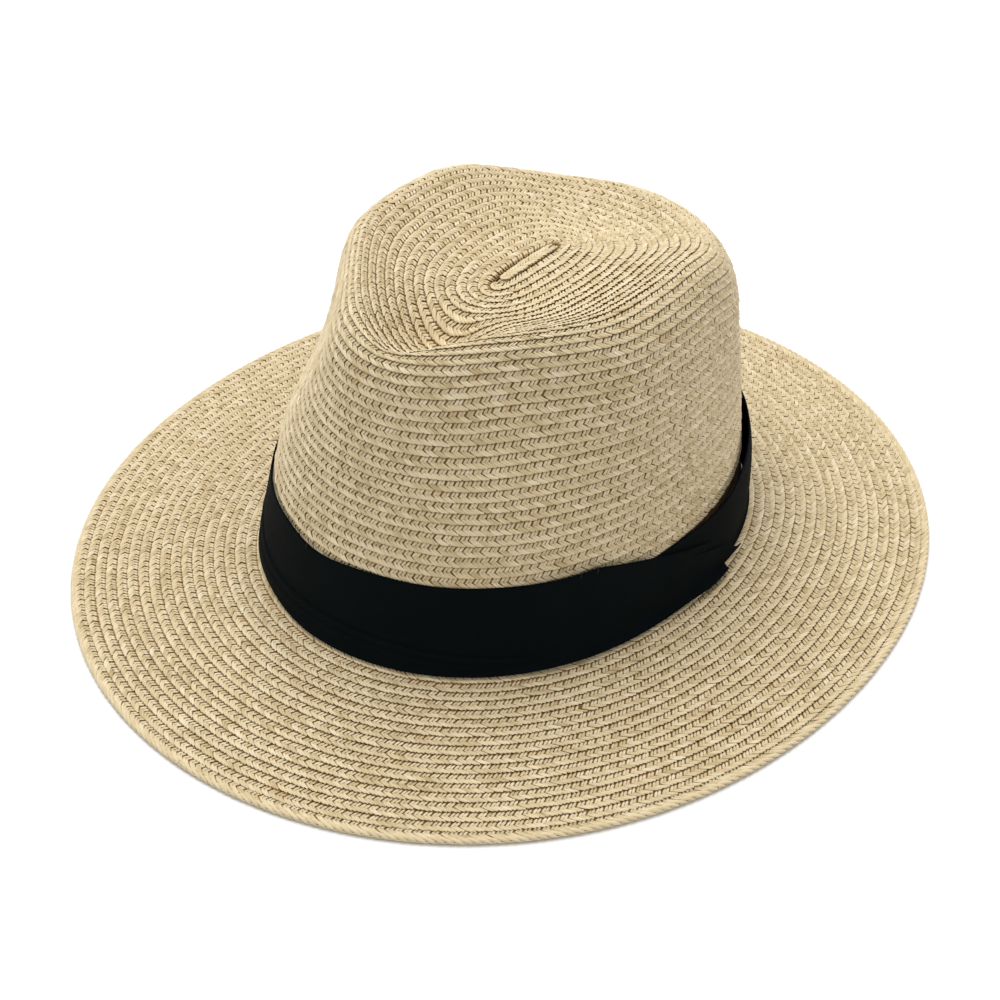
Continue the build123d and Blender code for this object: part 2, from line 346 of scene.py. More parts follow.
class Nodes:
    """A node material under construction."""

    def __init__(self, name):
        self.material = bpy.data.materials.new(name)
        self.material.use_nodes = True
        self.tree = self.material.node_tree
        self.shader = self.tree.nodes["Principled BSDF"]

    def add(self, kind, inputs=(), **settings):
        node = self.tree.nodes.new(kind)
        for key, value in settings.items():
            setattr(node, key, value)
        for key, value in dict(inputs).items():
            if isinstance(value, bpy.types.NodeSocket):
                self.tree.links.new(value, node.inputs[key])
            else:
                node.inputs[key].default_value = value
        return node

    def math(self, operation, first, second=0.0):
        return self.add("ShaderNodeMath", {0: first, 1: second}, operation=operation).outputs[0]

    def mix(self, factor, first, second):
        """The mix node's sockets for colours are its inputs 6 and 7 and its output 2."""
        inputs = {0: factor, 6: first, 7: second}
        return self.add("ShaderNodeMix", inputs, data_type="RGBA").outputs[2]

    def noise(self, vector, scale, detail=3.0, roughness=0.55):
        inputs = {"Vector": vector, "Scale": scale, "Detail": detail, "Roughness": roughness}
        return self.add("ShaderNodeTexNoise", inputs).outputs["Fac"]

    def stretched(self, vector, scale):
        return self.add("ShaderNodeMapping", {"Vector": vector, "Scale": scale}).outputs[0]

    def bump(self, height, distance, strength=1.0):
        inputs = {"Height": height, "Distance": distance, "Strength": strength}
        self.tree.links.new(self.add("ShaderNodeBump", inputs).outputs[0], self.shader.inputs["Normal"])

    def link(self, socket, value):
        self.tree.links.new(value, self.shader.inputs[socket])

    def set(self, **values):
        for key, value in values.items():
            self.shader.inputs[key.replace("_", " ")].default_value = value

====

▶ Task to carry out
Emit, unaltered, the lines from the top of the listing down through the line that holds "node material under"; emit nothing else.

▶ Reply to the task
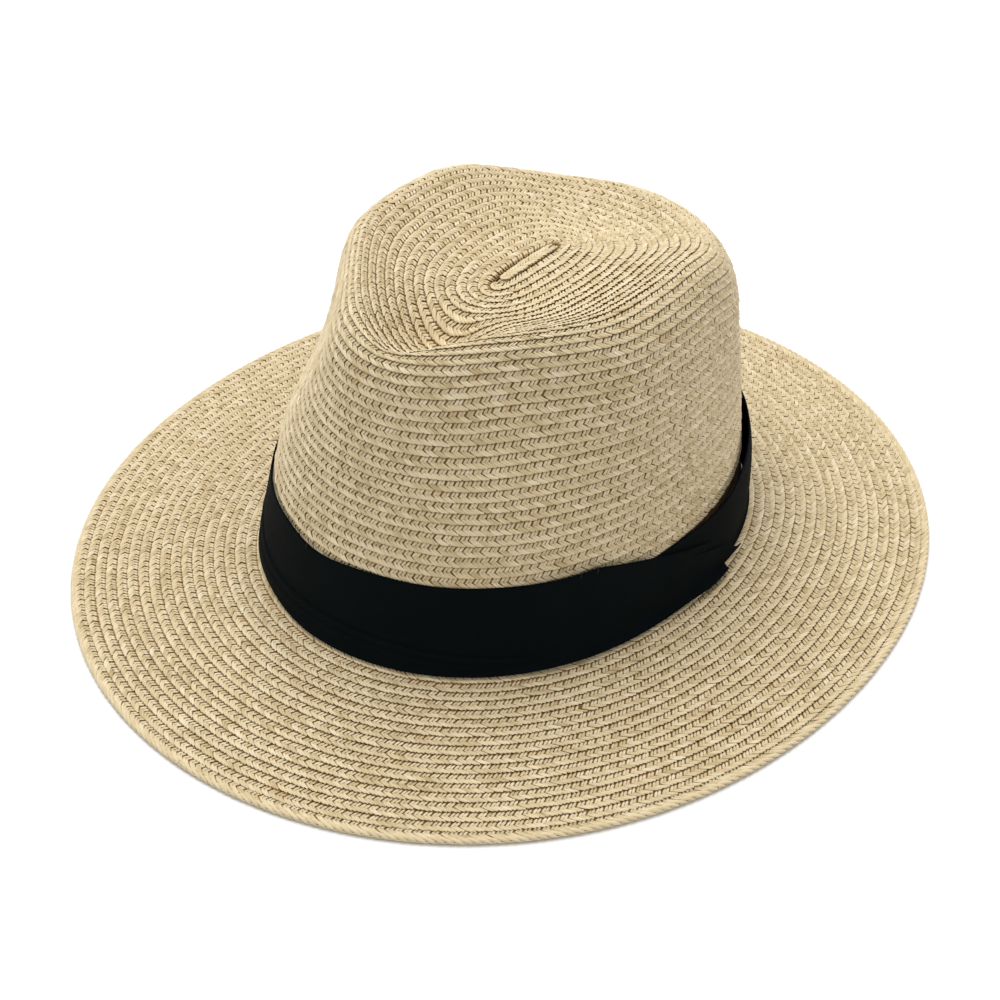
Continue the build123d and Blender code for this object: part 2, from line 346 of scene.py. More parts follow.
class Nodes:
    """A node material under construction."""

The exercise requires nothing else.